To do: Reproduce all records verbatim.

[Parts and joints as JSON]
-=-=-

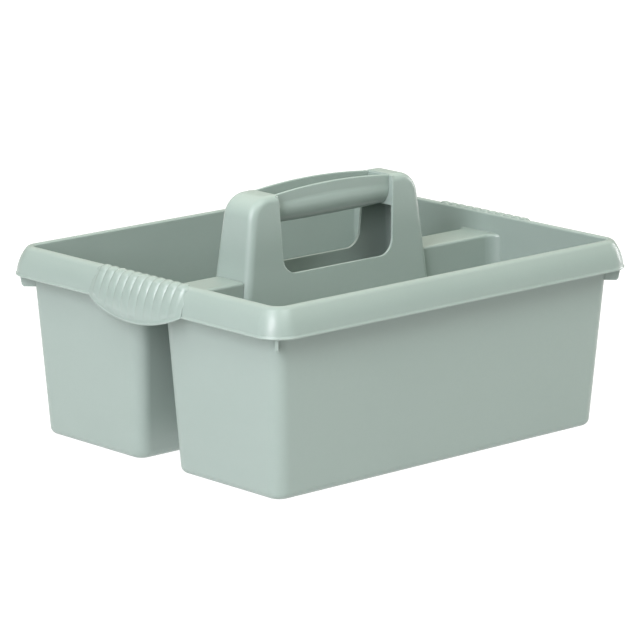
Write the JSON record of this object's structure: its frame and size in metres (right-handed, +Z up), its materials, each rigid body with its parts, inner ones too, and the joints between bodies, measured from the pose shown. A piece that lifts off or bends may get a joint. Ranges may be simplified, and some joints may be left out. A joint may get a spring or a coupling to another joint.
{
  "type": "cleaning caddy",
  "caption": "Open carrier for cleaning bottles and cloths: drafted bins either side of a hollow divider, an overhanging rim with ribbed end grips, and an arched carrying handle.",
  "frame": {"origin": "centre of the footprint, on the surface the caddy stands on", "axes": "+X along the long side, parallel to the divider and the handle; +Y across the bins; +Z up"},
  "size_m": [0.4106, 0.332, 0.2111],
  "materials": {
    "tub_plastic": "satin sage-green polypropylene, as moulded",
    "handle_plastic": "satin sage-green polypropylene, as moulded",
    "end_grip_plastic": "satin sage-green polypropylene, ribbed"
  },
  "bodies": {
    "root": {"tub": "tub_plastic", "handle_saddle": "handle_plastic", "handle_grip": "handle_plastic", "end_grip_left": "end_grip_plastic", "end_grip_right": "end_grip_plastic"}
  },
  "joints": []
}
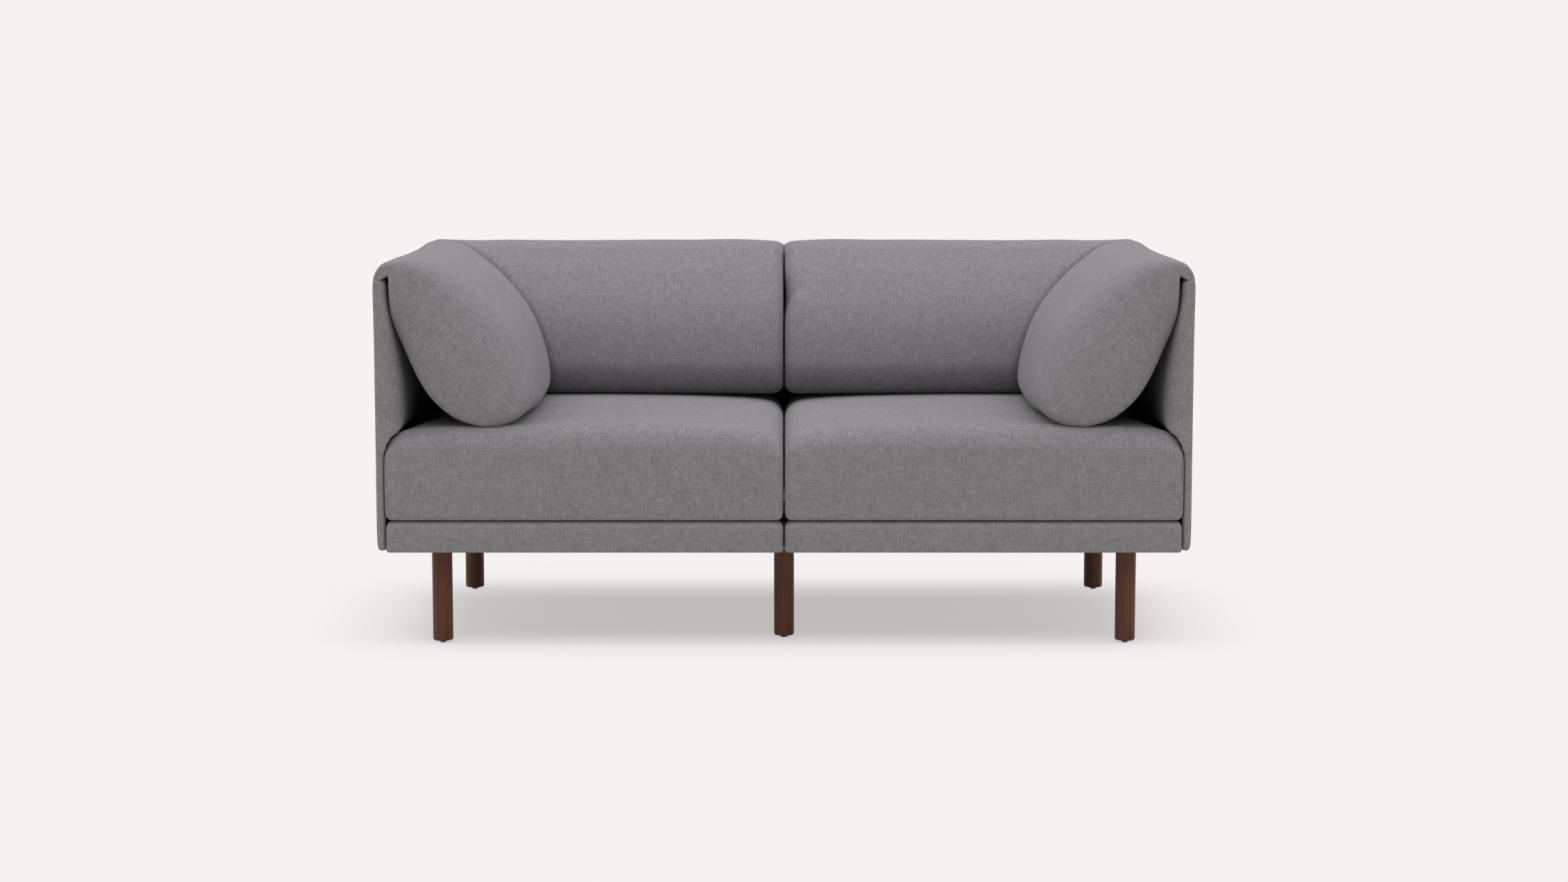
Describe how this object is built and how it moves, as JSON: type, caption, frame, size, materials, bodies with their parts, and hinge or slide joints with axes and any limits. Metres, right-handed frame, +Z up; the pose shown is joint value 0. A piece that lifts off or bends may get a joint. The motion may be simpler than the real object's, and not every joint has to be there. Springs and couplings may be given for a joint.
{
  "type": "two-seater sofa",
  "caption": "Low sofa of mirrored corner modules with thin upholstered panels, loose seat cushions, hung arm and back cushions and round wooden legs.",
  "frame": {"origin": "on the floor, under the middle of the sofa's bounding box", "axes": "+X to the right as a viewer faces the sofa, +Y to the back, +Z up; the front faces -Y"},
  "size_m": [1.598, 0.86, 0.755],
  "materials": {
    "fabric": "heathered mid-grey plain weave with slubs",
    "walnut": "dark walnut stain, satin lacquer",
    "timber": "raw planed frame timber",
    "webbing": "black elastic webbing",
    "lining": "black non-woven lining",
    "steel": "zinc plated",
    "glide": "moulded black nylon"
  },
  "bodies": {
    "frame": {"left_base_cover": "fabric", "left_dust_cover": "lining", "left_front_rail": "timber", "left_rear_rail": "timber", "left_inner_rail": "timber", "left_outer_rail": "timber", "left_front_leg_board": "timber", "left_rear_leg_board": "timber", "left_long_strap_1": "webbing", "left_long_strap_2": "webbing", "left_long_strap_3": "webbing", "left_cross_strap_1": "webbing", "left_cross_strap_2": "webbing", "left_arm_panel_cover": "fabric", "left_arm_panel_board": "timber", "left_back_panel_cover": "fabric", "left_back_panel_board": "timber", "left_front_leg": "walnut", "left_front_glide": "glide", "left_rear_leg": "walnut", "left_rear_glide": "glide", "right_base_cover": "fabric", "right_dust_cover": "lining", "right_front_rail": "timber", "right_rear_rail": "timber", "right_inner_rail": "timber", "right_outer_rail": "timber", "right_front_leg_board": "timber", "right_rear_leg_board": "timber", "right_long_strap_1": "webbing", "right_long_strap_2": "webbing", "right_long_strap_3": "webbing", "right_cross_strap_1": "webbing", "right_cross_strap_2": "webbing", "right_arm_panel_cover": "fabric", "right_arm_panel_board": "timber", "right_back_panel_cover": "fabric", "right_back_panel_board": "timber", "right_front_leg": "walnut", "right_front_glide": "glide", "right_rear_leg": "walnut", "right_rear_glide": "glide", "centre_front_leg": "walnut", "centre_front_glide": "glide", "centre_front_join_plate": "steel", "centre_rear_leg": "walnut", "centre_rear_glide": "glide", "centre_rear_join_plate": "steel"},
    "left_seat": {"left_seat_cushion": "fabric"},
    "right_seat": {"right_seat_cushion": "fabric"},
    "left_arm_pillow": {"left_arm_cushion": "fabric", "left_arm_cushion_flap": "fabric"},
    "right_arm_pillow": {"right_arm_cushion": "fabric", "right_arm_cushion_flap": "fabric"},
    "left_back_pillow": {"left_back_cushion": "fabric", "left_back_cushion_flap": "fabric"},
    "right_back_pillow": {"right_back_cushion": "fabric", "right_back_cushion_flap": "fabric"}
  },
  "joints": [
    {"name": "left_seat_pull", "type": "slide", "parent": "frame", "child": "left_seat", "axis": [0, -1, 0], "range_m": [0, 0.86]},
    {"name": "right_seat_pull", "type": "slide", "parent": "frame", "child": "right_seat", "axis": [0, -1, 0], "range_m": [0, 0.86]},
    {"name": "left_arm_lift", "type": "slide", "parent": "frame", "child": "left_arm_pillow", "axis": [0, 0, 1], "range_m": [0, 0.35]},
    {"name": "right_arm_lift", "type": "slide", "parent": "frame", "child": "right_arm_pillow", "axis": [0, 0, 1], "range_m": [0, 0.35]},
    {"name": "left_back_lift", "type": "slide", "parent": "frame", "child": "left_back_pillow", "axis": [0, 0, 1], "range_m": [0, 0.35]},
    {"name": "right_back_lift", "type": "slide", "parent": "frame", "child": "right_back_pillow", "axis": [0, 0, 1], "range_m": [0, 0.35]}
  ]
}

-=-=-

Right answer:
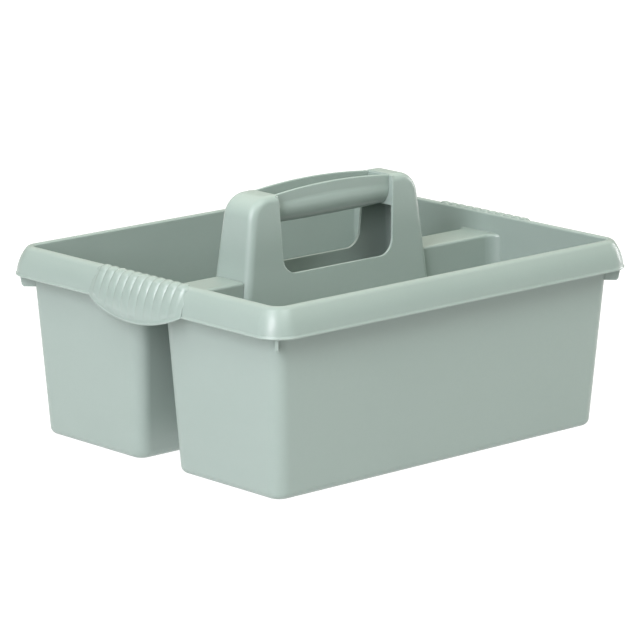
Write the JSON record of this object's structure: its frame and size in metres (right-handed, +Z up), its materials, each rigid body with its parts, inner ones too, and the joints between bodies, measured from the pose shown. A piece that lifts off or bends may get a joint. Ranges may be simplified, and some joints may be left out. A joint may get a spring or a coupling to another joint.
{
  "type": "cleaning caddy",
  "caption": "Open carrier for cleaning bottles and cloths: drafted bins either side of a hollow divider, an overhanging rim with ribbed end grips, and an arched carrying handle.",
  "frame": {"origin": "centre of the footprint, on the surface the caddy stands on", "axes": "+X along the long side, parallel to the divider and the handle; +Y across the bins; +Z up"},
  "size_m": [0.4106, 0.332, 0.2111],
  "materials": {
    "tub_plastic": "satin sage-green polypropylene, as moulded",
    "handle_plastic": "satin sage-green polypropylene, as moulded",
    "end_grip_plastic": "satin sage-green polypropylene, ribbed"
  },
  "bodies": {
    "root": {"tub": "tub_plastic", "handle_saddle": "handle_plastic", "handle_grip": "handle_plastic", "end_grip_left": "end_grip_plastic", "end_grip_right": "end_grip_plastic"}
  },
  "joints": []
}
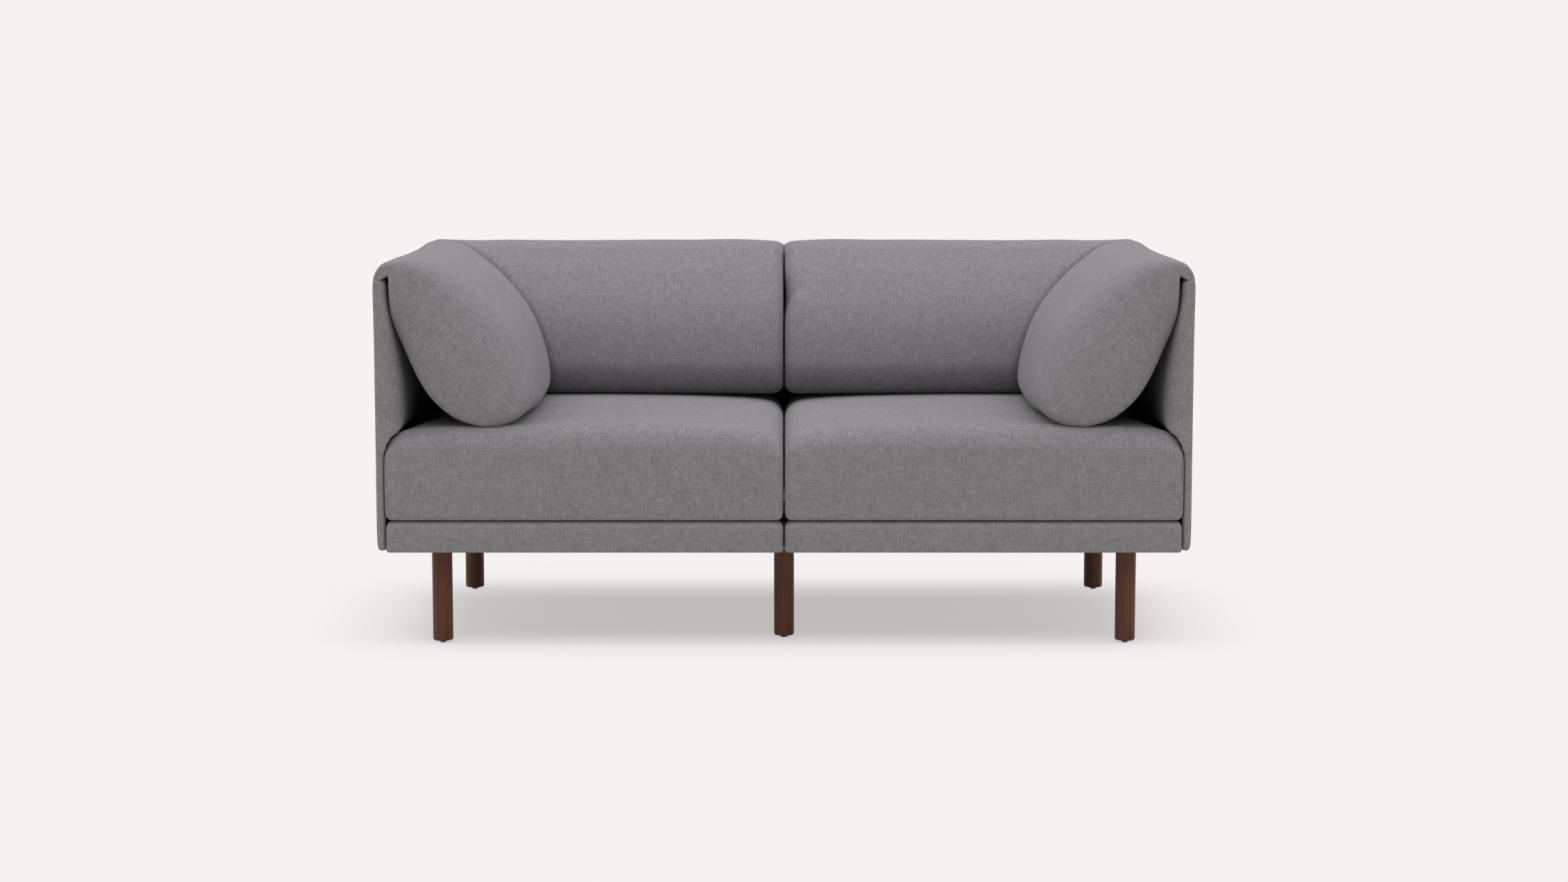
Describe how this object is built and how it moves, as JSON: type, caption, frame, size, materials, bodies with their parts, and hinge or slide joints with axes and any limits. Metres, right-handed frame, +Z up; the pose shown is joint value 0. A piece that lifts off or bends may get a joint. The motion may be simpler than the real object's, and not every joint has to be there. Springs and couplings may be given for a joint.
{
  "type": "two-seater sofa",
  "caption": "Low sofa of mirrored corner modules with thin upholstered panels, loose seat cushions, hung arm and back cushions and round wooden legs.",
  "frame": {"origin": "on the floor, under the middle of the sofa's bounding box", "axes": "+X to the right as a viewer faces the sofa, +Y to the back, +Z up; the front faces -Y"},
  "size_m": [1.598, 0.86, 0.755],
  "materials": {
    "fabric": "heathered mid-grey plain weave with slubs",
    "walnut": "dark walnut stain, satin lacquer",
    "timber": "raw planed frame timber",
    "webbing": "black elastic webbing",
    "lining": "black non-woven lining",
    "steel": "zinc plated",
    "glide": "moulded black nylon"
  },
  "bodies": {
    "frame": {"left_base_cover": "fabric", "left_dust_cover": "lining", "left_front_rail": "timber", "left_rear_rail": "timber", "left_inner_rail": "timber", "left_outer_rail": "timber", "left_front_leg_board": "timber", "left_rear_leg_board": "timber", "left_long_strap_1": "webbing", "left_long_strap_2": "webbing", "left_long_strap_3": "webbing", "left_cross_strap_1": "webbing", "left_cross_strap_2": "webbing", "left_arm_panel_cover": "fabric", "left_arm_panel_board": "timber", "left_back_panel_cover": "fabric", "left_back_panel_board": "timber", "left_front_leg": "walnut", "left_front_glide": "glide", "left_rear_leg": "walnut", "left_rear_glide": "glide", "right_base_cover": "fabric", "right_dust_cover": "lining", "right_front_rail": "timber", "right_rear_rail": "timber", "right_inner_rail": "timber", "right_outer_rail": "timber", "right_front_leg_board": "timber", "right_rear_leg_board": "timber", "right_long_strap_1": "webbing", "right_long_strap_2": "webbing", "right_long_strap_3": "webbing", "right_cross_strap_1": "webbing", "right_cross_strap_2": "webbing", "right_arm_panel_cover": "fabric", "right_arm_panel_board": "timber", "right_back_panel_cover": "fabric", "right_back_panel_board": "timber", "right_front_leg": "walnut", "right_front_glide": "glide", "right_rear_leg": "walnut", "right_rear_glide": "glide", "centre_front_leg": "walnut", "centre_front_glide": "glide", "centre_front_join_plate": "steel", "centre_rear_leg": "walnut", "centre_rear_glide": "glide", "centre_rear_join_plate": "steel"},
    "left_seat": {"left_seat_cushion": "fabric"},
    "right_seat": {"right_seat_cushion": "fabric"},
    "left_arm_pillow": {"left_arm_cushion": "fabric", "left_arm_cushion_flap": "fabric"},
    "right_arm_pillow": {"right_arm_cushion": "fabric", "right_arm_cushion_flap": "fabric"},
    "left_back_pillow": {"left_back_cushion": "fabric", "left_back_cushion_flap": "fabric"},
    "right_back_pillow": {"right_back_cushion": "fabric", "right_back_cushion_flap": "fabric"}
  },
  "joints": [
    {"name": "left_seat_pull", "type": "slide", "parent": "frame", "child": "left_seat", "axis": [0, -1, 0], "range_m": [0, 0.86]},
    {"name": "right_seat_pull", "type": "slide", "parent": "frame", "child": "right_seat", "axis": [0, -1, 0], "range_m": [0, 0.86]},
    {"name": "left_arm_lift", "type": "slide", "parent": "frame", "child": "left_arm_pillow", "axis": [0, 0, 1], "range_m": [0, 0.35]},
    {"name": "right_arm_lift", "type": "slide", "parent": "frame", "child": "right_arm_pillow", "axis": [0, 0, 1], "range_m": [0, 0.35]},
    {"name": "left_back_lift", "type": "slide", "parent": "frame", "child": "left_back_pillow", "axis": [0, 0, 1], "range_m": [0, 0.35]},
    {"name": "right_back_lift", "type": "slide", "parent": "frame", "child": "right_back_pillow", "axis": [0, 0, 1], "range_m": [0, 0.35]}
  ]
}